Foreign Field Sports, Fisheries, Sporting Anecdotes, &c. &c. from Drawings by Messrs. Howitt, Atkinson, Clark, Manskirch, &c. With a Supplement of New South Wales. Containing One Hundred and Ten Plates
London, Published and sold by H.R. Young, 56 Paternoster-Row, 1819 [second edition]/ 1813.
Large quarto, [ii] (title, verso blank, bound without the half-title, as often), 170, [2] (index) pages plus 110 hand-coloured aquatints.
Contemporary straight-grained black morocco elaborately bordered with gilt and blind rolls, rebacked (retaining an early if not the original backstrip); covers slightly rubbed and bumped at the extremities, with the sides a little scuffed; some offsetting; occasional faint foxing and tanning; tiny puncture to one leaf, affecting one letter only (pages 141-2); occasional light fingermarks and other trifling signs of age and handling; an excellent copy.

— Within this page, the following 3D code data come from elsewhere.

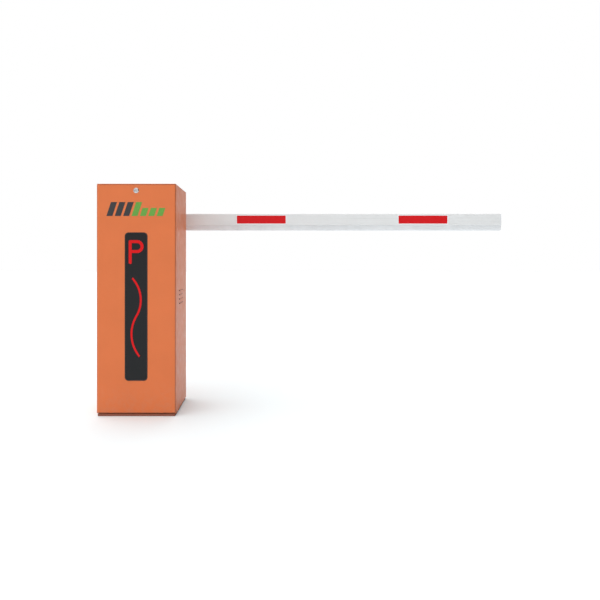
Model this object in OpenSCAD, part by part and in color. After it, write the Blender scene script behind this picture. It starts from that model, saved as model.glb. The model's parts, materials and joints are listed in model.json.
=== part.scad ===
// Parking barrier gate: a sheet-steel cabinet with a lit sign door, a worm-geared
// drive with balance springs, and a boom that swings up behind the cabinet.
// Origin: on the floor, under the middle of the four anchor holes. +X runs along the
// lowered boom, -Y is the door's side and +Z is up. Millimetres.

/* [Cabinet] */
// Width of the cabinet
cab_w = 340; // [330:1:420]
// Depth of the cabinet with its door
cab_d = 300; // [300:1:380]
// Height of the cabinet with its base plate and roof
cab_h = 1000; // [980:1:1300]
// Thickness of the cabinet's and the door's sheet steel
sheet = 2; // [1.5:0.1:3]
// Outer radius of the cabinet's vertical corners
corner_r = 5; // [4:0.5:12]
// Thickness of the base plate
base_t = 10; // [8:1:16]
// Setback of the base plate's edges from the cabinet's faces
base_inset = 4; // [2:0.5:8]
// Thickness of the roof plate
roof_t = 3; // [2:0.5:5]
// Number of louvres on each side
louvre_count = 4; // [2:1:8]
// Length of a louvre
louvre_w = 85; // [40:1:140]
// Height of the middle of the louvres
louvre_z = 505; // [300:1:560]

/* [Anchors and cable entry] */
// Distance between the anchor holes across the width
anchor_x = 220; // [180:1:224]
// Distance between the anchor holes across the depth
anchor_y = 200; // [190:1:204]
// Diameter of an anchor hole
anchor_d = 14; // [10:0.5:18]
// Width of the cable entry in the base plate
entry_w = 120; // [60:1:140]
// Depth of the cable entry in the base plate
entry_d = 70; // [40:1:80]

/* [Door and sign] */
// Depth of the door's folded edge
door_d = 22; // [18:1:28]
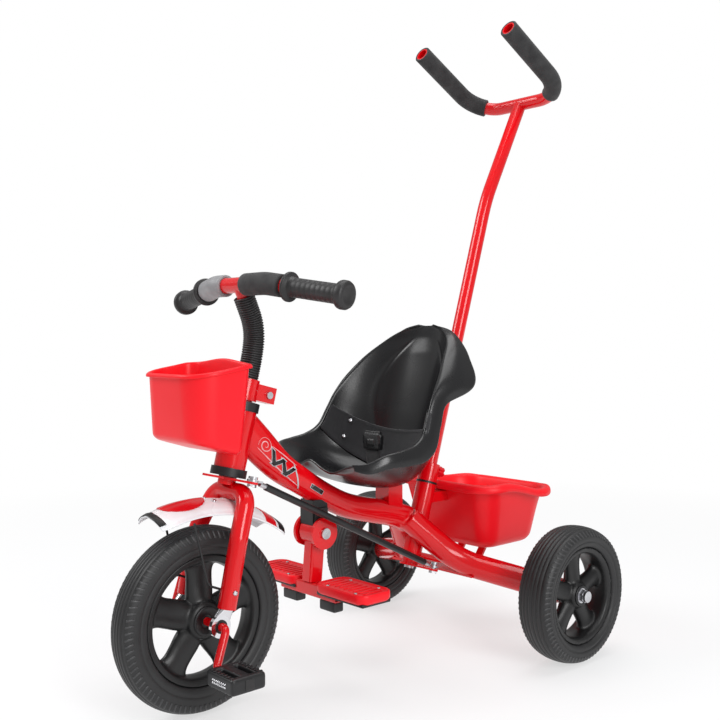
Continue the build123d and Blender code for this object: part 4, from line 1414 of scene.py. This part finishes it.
decal = {
    "swirl": {"along": 42, "height": 1.5, "inner": 2.6, "outer": 13.0, "turns": 1.8, "width": 1.5},
    # along, tall, wide, slant
    "bars": [(64, 17, 7.5, -15), (76, 20, 6.5, 13), (88, 17, 7.5, -15), (100, 19, 6.5, 11)],
    "Tail": (34, 128, -11, -14.5, 1.4), "Branch": (52, 108, 9, 14.5, 1.2),  # start, end, low, high, width
    "stripe": (116, 31, 3.4, -26), "label": (158, 7, 24, 0), "edge": 1.5, "wall": 0.25,
}
beamSkin = bvhtree.BVHTree.FromObject(frameBeam, bpy.context.evaluated_depsgraph_get())
beamTable = smoothTable(beam["stations"], 12)
beamLengths = lengthsAlong([Vector((0, y, z)) for y, z, tall, wide in beamTable])


def onBeam(side, along, height, lift):
    # a place on the beam's skin: millimetres along it from the head, and up or down from its middle line
    k = 0
    while k < len(beamLengths) - 2 and beamLengths[k + 1] < along:
        k += 1
    share = (along - beamLengths[k]) / (beamLengths[k + 1] - beamLengths[k])
    before, after = beamTable[k], beamTable[k + 1]
    y, z, tall, wide = (a + (b - a) * share for a, b in zip(before, after))
    ahead = Vector((0, after[0] - before[0], after[1] - before[1])).normalized()
    up = Vector((1, 0, 0)).cross(ahead)
    out = wide * math.sqrt(max(0.05, 1 - (height / tall) ** 2))
    start = at(side * (out + 6), y, z) + up * (height * mm)
    spot, normal = beamSkin.find_nearest(start)[:2]
    return spot + normal * (lift * mm)


def decalPiece(name, side, rows, lift, look):
    placed = [[onBeam(side, along, height, lift) for along, height in row] for row in rows]
    piece = makePiece(name, *rowsToMesh(placed, closedRow=False), finish[look])
    if piece.data.polygons[0].normal.x * side < 0:
        piece.data.flip_normals()
    giveWall(piece, decal["wall"], -1.0, rounded=False)
    return fix(piece, "frame", "black_plastic" if look == "decalBlack" else "white_plastic")


def slantedBar(along, tall, wide, slant, grow=0.0, steps=8):
    rows = []
    for i in range(steps + 1):
        height = (tall / 2 + grow) * (1 - 2 * i / steps)
        middle = along + slant * height / max(1.0, tall)
        rows.append([(middle + (wide / 2 + grow) * (2 * k / 4 - 1), height - 2) for k in range(5)])
    return rows


def swirlRows(size):
    rows = []
    count = 90
    for i in range(count + 1):
        t = i / count
        angle = math.pi * 2 * size["turns"] * t - 1.2
        radius = size["inner"] + (size["outer"] - size["inner"]) * t
        width = size["width"] * (0.35 + math.sin(math.pi * min(1.0, t * 1.15 + 0.05)) * 0.75)
        row = []
        for r in (radius - width / 2, radius + width / 2):
            row.append((size["along"] + r * math.cos(angle), size["height"] + r * math.sin(angle)))
        rows.append(row)
    return rows


def tailRows(start, end, low, high, width):
    rows = []
    for i in range(41):
        t = i / 40
        height = low + (high - low) * t + 2.5 * math.sin(t * math.pi)
        half = width * (0.25 + 0.5 * math.sin(math.pi * t))
        along = start + (end - start) * t
        rows.append([(along, height - half), (along, height + half)])
    return rows


for side, word in ((1, "left"), (-1, "right")):
    decalPiece(f"{word}Swirl", side, swirlRows(decal["swirl"]), 0.45, "decalPink")
    for part in ("Tail", "Branch"):
        decalPiece(f"{word}Swirl{part}", side, tailRows(*decal[part]), 0.45, "decalPink")
    for number, bars in enumerate(decal["bars"]):
        edge = slantedBar(*bars, grow=decal["edge"])
        decalPiece(f"{word}BarEdge{number + 1}", side, edge, 0.55, "decalGrey")
        decalPiece(f"{word}Bar{number + 1}", side, slantedBar(*bars), 0.85, "decalBlack")
    decalPiece(f"{word}Stripe", side, slantedBar(*decal["stripe"]), 0.5, "decalGrey")
    decalPiece(f"{word}LabelEdge", side, slantedBar(*decal["label"], grow=1.0), 0.5, "decalGrey")
    decalPiece(f"{word}Label", side, slantedBar(*decal["label"]), 0.8, "decalBlack")
print("stage 13: decals made")


# screws

def seatAim(t, u):
    a, b, c = seatPoint(t, u), seatPoint(t + 0.1, u), seatPoint(t, u + 0.02)
    aim = (b - a).cross(c - a).normalized()
    return aim if aim.dot(seatPoint(t, u, 10) - a) > 0 else -aim


screws = {
    "beltShares": (5.3, 6.0), "beltAcross": 0.72, "seatShares": (2.6, 3.6), "seatAcross": 0.14, "basketX": 23,
    "basketBack": 566, "legX": 62.3, "legBack": 15.9, "legUp": 168, "guardAt": 0.44, "guardAcross": 0.30,
    "frontBasketX": 14, "frontBasketBack": 36.5, "frontBasketUp": 432, "padX": 30, "padY": 22,
}


def makeScrews():
    part = screwPart()
    sides, ahead, up = (-1, 1), Vector((0, -1, 0)), Vector((0, 0, 1))
    across, seatAcross = screws["beltAcross"], screws["seatAcross"]
    spots = [(seatPoint(t, s * across, 4.6), seatAim(t, s * across)) for t in screws["beltShares"] for s in sides]
    spots += [
        (seatPoint(t, s * seatAcross, -0.4), seatAim(t, s * seatAcross)) for t in screws["seatShares"] for s in sides
    ]
    floorZ = baskets["rear"]["floor"] + 1.2
    spots += [(at(s * screws["basketX"], screws["basketBack"], floorZ), up) for s in sides]
    placed = {"frame": (spots, 0.85)}
    spots = [(at(s * screws["legX"], screws["legBack"], screws["legUp"]), Vector((s, 0, 0))) for s in sides]
    for u in (screws["guardAcross"], -screws["guardAcross"]):
        spot = guardPoint(screws["guardAt"], u)
        spots.append((spot, (guardPoint(screws["guardAt"], u, 10) - spot).normalized()))
    spots += [(at(s * screws["frontBasketX"], screws["frontBasketBack"], screws["frontBasketUp"]), ahead) for s in sides]
    placed["fork"] = (spots, 0.85)
    middleX, middleY, padZ = footPad["middleX"], footPad["middleY"], footPad["high"] - 1.6
    spots = [(at(s * middleX + x, middleY + y, padZ), up) for s in sides
             for x in (-screws["padX"], screws["padX"]) for y in (-screws["padY"], screws["padY"])]
    placed["footrest"] = (spots, 0.6)
    for body, (spots, size) in placed.items():
        fix(onSpots(f"{body}Screws", spots, part, size, finish["zincSteel"]), body, "zinc_steel")
    dropParts(part)


makeScrews()
print("stage 14: screws placed")


# finishes on the CAD parts that stay

def paintNodes():
    for name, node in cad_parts.items():
        for item in node.material_slots:
            slotName = "black_steel" if name == "mudguard_stays" else item.material.name.split(".")[0]
            item.material = finish[slotFinish[slotName]]


paintNodes()
print("stage 15: CAD parts painted")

The second edition of this fine collection of hunting and fishing scenes with text by Captain Thomas Williamson, complete with the 'Supplement of New South Wales' containing 10 plates of Australian Aboriginal people. The 1813 first edition of the supplement is described by Jonathan Wantrup as 'the very first book on the Australian Aborigines, a fact not often acknowledged. The plates represent in vivid style and good detail various aspects of Aboriginal life in the Port Jackson region. Some of the plates show hunting scenes such as kangaroo hunting, fishing, bird hunting, and smoking out possums. Other plates represent aspects of tribal life such as a corroboree, trial by spear, a war party, and a night scene in a camp. The plates are justly celebrated and are without question the most attractive and sympathetic of the early British depictions of the native inhabitants' (Wantrup 2023, page 368). While the plates are attributed to jobbing artist John Heaviside Clark for the designs, Wantrup argues convincingly that his contribution was limited to working up existing sketches by an artist active in Australia, and offers John William Lewin as the most likely contender. In this second edition, printed in a larger quarto format than the first, the text is reset, the principal differences being the addition of (continuous) page numbers and the omission of the separate title for the supplement. Abbey 3; Tooley 225; see Wantrup 213b. Provenance: mounted on the front pastedown are the bookplates of Nathan Sheinman; the Joel Spitz Collection with his inventory number 32 added in ink (Spitz's copy of the separate issue of the 1813 supplement, number 31, is now held by the Yale Center for British Art); and Harris Hollin.